**Goal:** Scan the lines below for the word "bodies". Copy each line you find it in.

**Available data:**
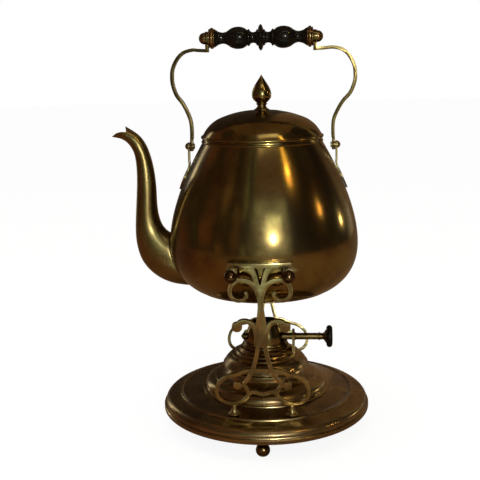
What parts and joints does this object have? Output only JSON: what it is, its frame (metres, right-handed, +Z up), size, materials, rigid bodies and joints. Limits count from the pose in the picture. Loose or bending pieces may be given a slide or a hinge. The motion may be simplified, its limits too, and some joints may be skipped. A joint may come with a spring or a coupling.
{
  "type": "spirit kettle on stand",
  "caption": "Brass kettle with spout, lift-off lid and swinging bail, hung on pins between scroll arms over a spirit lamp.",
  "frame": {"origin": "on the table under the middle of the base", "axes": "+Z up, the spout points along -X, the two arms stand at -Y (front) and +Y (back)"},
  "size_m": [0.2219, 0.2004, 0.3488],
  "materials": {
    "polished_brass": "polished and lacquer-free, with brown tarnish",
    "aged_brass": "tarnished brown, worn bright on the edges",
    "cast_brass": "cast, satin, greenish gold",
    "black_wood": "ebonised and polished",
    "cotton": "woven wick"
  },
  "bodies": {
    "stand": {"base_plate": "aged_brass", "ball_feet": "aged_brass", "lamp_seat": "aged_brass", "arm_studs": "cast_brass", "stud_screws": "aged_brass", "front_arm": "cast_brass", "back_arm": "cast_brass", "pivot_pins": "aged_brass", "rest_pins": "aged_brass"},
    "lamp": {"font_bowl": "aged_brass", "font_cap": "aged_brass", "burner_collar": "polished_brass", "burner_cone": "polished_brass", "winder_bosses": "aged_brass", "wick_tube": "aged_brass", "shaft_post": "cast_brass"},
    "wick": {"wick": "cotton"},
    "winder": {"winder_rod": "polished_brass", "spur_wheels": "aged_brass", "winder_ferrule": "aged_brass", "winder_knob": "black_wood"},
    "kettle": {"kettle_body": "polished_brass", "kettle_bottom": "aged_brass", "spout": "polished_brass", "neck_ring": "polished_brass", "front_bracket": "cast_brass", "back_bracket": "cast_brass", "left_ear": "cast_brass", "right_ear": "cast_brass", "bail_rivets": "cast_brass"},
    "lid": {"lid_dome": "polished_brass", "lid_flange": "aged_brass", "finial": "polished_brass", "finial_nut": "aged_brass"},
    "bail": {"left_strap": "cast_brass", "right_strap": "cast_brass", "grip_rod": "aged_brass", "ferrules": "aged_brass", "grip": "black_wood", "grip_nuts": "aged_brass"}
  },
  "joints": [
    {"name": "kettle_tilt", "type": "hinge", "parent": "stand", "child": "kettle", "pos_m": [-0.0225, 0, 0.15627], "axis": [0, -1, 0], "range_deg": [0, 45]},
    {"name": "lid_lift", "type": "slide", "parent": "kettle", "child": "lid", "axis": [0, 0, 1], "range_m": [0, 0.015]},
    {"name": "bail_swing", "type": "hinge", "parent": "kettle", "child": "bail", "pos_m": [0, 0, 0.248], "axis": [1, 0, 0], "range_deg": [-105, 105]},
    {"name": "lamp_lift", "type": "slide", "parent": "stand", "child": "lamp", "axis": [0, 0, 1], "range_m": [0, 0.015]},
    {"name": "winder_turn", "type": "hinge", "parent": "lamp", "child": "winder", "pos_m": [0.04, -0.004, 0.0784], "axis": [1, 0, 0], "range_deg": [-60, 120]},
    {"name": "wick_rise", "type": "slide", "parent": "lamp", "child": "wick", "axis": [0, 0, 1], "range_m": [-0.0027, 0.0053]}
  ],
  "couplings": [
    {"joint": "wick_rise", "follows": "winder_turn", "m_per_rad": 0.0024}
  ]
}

**Answer to this exercise:**
What parts and joints does this object have? Output only JSON: what it is, its frame (metres, right-handed, +Z up), size, materials, rigid bodies and joints. Limits count from the pose in the picture. Loose or bending pieces may be given a slide or a hinge. The motion may be simplified, its limits too, and some joints may be skipped. A joint may come with a spring or a coupling.
  "bodies": {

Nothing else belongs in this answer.